The year before, we had tried another collaboration with artists. That collaboration was focused, like the work on ant nests, on understanding a common quarry—in that case, the external skeletons of ants. Under a microscope, the skeletons of ants are often ridged and punctured. The structures of ants are wildly different, but these variances have gone largely unstudied by ant biologists. During an undergraduate class, the students and I, along with Clint and a group of postdocs, came up with the hypothesis that perhaps these bumps related to the ways ants defend against pathogens. Maybe bumpy exoskeletons favored beneficial bacteria that, in turn, helped to fight off microbes. The divots on the exoskeletons were habitats, or could be anyway.
Adrian Smith and Meredith West
This became an area of artistic and scientific exploration, as the first step was documentation of the patterns. I hired Meredith West, an artist who works with textiles, to work with Clint and Adrian to document the exoskeletons of the ants. Meredith would come to use tools similar to those they were using, but she introduced metaphors and language that were new to them (the concept of motifs, for instance). The result was a new approach to depicting the morphology of the ants, an approach more useful to science than what scientists had been using. In addition, the prints Meredith made were new to art. To Meredith, each of the prints has artistic meaning. To Adrian and Clint, each print shows the pattern of a particular ant’s head. These are patterns that evolved under natural selection for specific functions, patterns Meredith helped make easier to see and hence explain. The collaboration, grounded in common tools, common quarry, and unique metaphors, like that with Gabrielle, worked for both the artist and the scientists.

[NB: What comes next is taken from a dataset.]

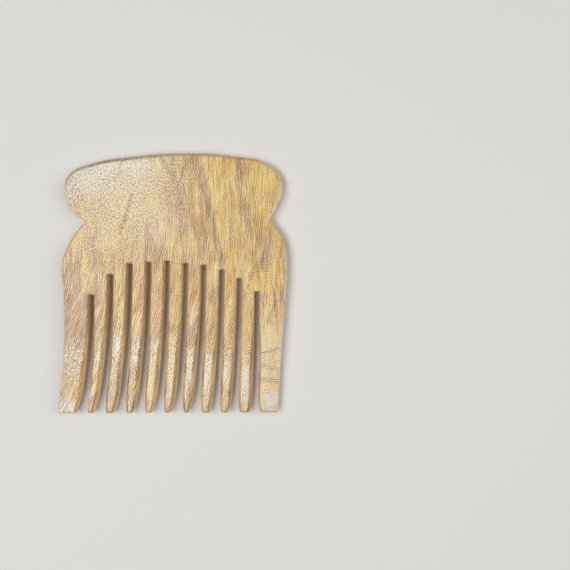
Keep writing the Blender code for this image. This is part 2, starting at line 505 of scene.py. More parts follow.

So far these examples are cases in which the shared quarry is something physical, such as the life in houses, arteries, the growth of bacteria, the nests of ants, or the skeletons of ants. But we also hope to extend just what the quarry can be. The common quarry can also, of course, be a concept, such as a theory about the way life evolves. A collaboration grounded in a common concept as quarry, rather than a common object, would be most exciting if the scientists were the ones to do the extra work of thinking about how they would display their understanding of the evolving, living world. We will host many more artists in our labs, while keeping in mind the benefits of shared tools, shared tasks, novel metaphors, and shared quarries.
This article is adapted from one that was published in the February 2018 issue of SciArt Magazine,www.sciartmagazine.com.